▸ **Required task**: In the listing below, find the line that contains "Continue the FreeCAD" and the line that contains "return pen.solid(0, BLOCK_DEPTH)". Quote both and every line between them, exactly, and nothing more.

>>>

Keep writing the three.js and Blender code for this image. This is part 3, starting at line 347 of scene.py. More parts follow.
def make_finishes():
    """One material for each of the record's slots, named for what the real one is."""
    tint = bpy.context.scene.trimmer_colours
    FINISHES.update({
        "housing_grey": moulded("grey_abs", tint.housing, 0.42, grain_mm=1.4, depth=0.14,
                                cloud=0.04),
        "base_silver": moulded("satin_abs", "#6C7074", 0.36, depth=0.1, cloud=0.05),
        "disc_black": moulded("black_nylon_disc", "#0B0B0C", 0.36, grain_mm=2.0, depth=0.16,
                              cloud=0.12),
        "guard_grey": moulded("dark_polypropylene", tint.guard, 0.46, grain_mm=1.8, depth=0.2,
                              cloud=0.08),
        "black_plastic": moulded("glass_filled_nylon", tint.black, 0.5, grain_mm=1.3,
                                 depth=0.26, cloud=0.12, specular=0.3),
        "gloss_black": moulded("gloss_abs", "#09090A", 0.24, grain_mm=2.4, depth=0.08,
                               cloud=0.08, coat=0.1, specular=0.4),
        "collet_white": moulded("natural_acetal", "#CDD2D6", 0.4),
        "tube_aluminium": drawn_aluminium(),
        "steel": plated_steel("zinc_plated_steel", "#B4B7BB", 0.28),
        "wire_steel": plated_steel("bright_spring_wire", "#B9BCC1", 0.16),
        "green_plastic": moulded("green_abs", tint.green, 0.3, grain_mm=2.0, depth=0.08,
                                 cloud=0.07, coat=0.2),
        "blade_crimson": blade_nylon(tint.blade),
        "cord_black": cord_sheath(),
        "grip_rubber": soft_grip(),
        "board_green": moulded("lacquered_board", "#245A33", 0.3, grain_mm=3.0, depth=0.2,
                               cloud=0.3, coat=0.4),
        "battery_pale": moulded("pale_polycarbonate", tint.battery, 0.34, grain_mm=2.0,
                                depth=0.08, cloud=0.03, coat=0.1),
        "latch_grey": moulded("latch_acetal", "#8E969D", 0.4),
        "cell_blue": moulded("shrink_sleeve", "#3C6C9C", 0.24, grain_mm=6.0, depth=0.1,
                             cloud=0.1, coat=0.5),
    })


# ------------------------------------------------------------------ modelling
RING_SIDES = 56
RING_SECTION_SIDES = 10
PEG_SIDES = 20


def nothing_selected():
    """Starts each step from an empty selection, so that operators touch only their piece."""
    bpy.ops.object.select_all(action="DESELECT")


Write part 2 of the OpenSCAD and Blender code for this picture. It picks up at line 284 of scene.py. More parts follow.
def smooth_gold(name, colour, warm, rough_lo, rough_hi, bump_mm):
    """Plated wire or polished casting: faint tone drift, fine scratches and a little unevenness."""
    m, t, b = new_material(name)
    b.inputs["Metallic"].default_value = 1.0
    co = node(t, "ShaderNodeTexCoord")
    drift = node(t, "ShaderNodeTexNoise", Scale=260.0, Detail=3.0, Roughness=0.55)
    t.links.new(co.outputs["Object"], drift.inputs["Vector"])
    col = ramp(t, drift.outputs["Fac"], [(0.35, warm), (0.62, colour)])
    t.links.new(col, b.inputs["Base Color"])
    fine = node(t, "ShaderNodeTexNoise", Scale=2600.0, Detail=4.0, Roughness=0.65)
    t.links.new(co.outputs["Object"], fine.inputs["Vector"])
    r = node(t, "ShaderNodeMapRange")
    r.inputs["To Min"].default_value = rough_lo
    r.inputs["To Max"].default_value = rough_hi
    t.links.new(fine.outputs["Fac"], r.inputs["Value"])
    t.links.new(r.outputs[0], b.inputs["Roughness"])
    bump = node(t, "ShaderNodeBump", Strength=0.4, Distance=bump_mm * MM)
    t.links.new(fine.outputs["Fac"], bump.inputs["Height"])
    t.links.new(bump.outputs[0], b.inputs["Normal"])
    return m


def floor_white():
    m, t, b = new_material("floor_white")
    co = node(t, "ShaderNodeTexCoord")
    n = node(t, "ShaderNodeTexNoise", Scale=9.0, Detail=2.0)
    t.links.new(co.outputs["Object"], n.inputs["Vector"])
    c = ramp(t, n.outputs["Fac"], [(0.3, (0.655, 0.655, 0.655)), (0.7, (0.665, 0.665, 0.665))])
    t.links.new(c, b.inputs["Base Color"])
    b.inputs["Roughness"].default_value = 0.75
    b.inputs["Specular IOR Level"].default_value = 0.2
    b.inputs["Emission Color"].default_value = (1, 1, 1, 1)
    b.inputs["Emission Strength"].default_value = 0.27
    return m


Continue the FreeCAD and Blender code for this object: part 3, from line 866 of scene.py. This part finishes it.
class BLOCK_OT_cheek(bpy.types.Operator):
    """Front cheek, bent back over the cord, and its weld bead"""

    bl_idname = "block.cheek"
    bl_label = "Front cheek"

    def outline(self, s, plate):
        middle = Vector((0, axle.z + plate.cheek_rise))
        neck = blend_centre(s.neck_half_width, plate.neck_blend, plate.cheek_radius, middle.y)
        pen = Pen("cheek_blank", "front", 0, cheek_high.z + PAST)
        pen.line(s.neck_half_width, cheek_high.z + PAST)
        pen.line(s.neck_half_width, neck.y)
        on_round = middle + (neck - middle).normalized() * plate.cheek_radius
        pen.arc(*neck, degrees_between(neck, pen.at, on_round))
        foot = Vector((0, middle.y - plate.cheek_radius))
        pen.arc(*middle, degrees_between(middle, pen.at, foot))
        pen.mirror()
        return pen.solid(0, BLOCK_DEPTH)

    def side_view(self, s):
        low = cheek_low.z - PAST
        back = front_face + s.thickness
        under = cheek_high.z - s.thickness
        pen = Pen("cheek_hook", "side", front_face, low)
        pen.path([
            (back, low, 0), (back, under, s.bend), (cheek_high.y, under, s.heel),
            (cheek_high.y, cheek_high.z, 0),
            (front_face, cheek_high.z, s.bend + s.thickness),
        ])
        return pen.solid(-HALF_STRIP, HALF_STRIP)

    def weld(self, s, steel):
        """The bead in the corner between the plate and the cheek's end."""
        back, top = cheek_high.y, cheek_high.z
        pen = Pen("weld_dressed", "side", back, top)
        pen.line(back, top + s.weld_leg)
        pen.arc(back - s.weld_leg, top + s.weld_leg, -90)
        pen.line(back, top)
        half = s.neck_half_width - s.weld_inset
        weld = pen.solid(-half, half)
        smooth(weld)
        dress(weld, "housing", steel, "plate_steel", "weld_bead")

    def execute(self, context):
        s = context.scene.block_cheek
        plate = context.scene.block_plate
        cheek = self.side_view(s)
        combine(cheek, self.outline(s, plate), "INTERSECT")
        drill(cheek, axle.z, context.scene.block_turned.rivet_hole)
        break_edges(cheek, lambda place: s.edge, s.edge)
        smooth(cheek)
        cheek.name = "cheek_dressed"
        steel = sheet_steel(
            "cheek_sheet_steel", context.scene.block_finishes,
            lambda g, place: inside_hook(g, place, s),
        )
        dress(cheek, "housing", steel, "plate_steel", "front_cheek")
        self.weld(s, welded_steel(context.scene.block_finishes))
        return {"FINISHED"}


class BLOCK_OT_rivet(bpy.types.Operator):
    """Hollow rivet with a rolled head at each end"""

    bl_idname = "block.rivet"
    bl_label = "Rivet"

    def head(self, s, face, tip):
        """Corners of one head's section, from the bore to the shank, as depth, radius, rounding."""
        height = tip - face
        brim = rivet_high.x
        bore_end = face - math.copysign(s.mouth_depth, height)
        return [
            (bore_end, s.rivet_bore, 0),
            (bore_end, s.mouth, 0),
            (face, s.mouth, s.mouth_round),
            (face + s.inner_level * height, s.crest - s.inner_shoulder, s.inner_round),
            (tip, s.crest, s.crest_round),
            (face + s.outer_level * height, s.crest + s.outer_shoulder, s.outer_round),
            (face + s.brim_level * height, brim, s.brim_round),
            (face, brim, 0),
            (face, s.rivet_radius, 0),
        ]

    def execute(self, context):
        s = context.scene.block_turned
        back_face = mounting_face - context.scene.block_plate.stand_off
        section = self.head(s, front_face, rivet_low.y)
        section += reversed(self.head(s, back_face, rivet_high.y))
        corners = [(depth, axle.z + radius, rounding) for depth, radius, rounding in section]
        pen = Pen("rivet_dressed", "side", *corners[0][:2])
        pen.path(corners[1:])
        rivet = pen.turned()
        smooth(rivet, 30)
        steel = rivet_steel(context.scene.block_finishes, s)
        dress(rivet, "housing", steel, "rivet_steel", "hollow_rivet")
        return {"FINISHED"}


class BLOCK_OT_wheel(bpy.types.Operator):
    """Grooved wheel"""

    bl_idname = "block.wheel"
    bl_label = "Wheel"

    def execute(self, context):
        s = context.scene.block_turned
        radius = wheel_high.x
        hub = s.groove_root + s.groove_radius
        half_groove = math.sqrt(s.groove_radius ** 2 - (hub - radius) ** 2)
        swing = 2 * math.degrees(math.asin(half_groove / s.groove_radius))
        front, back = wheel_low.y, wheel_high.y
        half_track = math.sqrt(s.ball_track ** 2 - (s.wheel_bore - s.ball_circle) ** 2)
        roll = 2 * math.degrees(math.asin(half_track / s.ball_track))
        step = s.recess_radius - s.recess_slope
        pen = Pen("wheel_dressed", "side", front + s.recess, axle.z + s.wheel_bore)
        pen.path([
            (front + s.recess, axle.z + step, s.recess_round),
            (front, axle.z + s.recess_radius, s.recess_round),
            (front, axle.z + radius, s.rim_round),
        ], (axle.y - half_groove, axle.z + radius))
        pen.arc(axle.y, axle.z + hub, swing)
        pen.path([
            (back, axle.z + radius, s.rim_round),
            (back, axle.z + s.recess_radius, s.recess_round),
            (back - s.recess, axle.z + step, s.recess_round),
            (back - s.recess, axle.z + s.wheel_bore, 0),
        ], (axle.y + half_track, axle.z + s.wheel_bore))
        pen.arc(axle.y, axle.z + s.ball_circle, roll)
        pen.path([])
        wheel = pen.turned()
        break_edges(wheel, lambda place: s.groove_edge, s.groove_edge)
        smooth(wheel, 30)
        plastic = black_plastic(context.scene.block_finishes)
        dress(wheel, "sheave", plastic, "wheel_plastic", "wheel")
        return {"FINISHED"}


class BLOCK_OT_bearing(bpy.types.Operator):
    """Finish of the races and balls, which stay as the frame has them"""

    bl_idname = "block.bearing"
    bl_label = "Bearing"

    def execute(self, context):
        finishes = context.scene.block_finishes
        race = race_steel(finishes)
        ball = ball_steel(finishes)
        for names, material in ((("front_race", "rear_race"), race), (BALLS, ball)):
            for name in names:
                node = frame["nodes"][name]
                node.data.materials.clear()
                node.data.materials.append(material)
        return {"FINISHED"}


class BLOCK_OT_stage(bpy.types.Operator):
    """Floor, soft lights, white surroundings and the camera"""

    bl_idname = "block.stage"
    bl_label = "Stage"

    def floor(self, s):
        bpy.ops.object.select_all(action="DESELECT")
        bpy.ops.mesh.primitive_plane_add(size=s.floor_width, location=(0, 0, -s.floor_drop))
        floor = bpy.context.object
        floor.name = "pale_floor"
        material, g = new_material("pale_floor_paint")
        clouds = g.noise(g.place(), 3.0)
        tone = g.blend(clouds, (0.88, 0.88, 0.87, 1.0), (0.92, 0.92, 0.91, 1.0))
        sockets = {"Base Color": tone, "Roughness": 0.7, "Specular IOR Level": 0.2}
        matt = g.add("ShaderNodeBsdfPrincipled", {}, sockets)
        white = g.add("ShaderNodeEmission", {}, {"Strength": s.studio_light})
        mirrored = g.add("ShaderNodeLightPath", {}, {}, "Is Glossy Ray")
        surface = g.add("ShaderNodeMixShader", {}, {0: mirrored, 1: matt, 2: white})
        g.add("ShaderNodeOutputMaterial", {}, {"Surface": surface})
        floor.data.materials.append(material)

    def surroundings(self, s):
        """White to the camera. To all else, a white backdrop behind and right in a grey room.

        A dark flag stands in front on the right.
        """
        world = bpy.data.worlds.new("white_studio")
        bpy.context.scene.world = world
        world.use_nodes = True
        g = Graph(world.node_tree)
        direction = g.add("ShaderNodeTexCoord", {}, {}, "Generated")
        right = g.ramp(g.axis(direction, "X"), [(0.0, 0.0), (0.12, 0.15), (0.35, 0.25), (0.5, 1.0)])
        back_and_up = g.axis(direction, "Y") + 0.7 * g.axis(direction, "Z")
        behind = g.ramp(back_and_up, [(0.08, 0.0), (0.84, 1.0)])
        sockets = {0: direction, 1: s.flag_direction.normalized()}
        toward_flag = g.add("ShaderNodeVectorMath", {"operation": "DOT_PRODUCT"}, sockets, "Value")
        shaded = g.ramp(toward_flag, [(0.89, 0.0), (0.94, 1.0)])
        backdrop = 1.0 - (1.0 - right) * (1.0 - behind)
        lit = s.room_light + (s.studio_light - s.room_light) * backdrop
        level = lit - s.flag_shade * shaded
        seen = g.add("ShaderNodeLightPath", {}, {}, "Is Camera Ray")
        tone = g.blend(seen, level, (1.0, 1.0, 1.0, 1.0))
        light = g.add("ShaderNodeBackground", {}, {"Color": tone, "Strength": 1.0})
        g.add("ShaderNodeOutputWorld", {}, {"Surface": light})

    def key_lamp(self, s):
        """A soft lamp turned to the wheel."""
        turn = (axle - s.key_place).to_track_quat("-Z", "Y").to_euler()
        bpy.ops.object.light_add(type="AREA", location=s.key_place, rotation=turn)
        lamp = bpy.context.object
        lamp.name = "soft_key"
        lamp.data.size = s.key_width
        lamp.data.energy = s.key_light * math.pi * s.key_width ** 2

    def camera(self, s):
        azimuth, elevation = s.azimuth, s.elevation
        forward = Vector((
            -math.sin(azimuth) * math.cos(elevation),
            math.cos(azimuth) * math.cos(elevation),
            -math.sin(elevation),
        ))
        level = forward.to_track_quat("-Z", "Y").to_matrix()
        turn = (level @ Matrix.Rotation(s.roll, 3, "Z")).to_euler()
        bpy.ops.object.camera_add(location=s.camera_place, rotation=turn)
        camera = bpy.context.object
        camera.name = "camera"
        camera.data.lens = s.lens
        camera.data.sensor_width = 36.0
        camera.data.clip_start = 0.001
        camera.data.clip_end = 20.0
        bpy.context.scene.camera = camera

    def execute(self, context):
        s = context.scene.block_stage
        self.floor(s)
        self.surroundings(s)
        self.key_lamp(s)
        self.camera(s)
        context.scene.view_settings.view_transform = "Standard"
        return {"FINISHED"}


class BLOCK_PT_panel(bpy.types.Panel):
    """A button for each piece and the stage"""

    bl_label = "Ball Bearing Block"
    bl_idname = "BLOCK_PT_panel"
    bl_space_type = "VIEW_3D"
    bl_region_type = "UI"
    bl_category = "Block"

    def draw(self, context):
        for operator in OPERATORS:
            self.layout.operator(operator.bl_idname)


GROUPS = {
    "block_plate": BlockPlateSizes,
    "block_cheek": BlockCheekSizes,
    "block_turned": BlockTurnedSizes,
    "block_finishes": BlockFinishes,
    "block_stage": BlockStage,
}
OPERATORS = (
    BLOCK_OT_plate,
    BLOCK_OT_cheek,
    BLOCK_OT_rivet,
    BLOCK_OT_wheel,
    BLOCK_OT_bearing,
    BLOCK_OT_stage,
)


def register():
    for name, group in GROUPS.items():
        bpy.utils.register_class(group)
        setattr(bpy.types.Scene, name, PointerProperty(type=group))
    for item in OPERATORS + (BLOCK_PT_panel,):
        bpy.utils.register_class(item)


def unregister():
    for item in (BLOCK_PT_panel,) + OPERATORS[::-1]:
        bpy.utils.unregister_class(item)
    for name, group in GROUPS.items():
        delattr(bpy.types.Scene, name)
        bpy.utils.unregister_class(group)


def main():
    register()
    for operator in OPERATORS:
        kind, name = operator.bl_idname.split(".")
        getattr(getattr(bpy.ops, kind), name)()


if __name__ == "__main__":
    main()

<<<

▸ **Correct response**:
Continue the FreeCAD and Blender code for this object: part 3, from line 866 of scene.py. This part finishes it.
class BLOCK_OT_cheek(bpy.types.Operator):
    """Front cheek, bent back over the cord, and its weld bead"""

    bl_idname = "block.cheek"
    bl_label = "Front cheek"

    def outline(self, s, plate):
        middle = Vector((0, axle.z + plate.cheek_rise))
        neck = blend_centre(s.neck_half_width, plate.neck_blend, plate.cheek_radius, middle.y)
        pen = Pen("cheek_blank", "front", 0, cheek_high.z + PAST)
        pen.line(s.neck_half_width, cheek_high.z + PAST)
        pen.line(s.neck_half_width, neck.y)
        on_round = middle + (neck - middle).normalized() * plate.cheek_radius
        pen.arc(*neck, degrees_between(neck, pen.at, on_round))
        foot = Vector((0, middle.y - plate.cheek_radius))
        pen.arc(*middle, degrees_between(middle, pen.at, foot))
        pen.mirror()
        return pen.solid(0, BLOCK_DEPTH)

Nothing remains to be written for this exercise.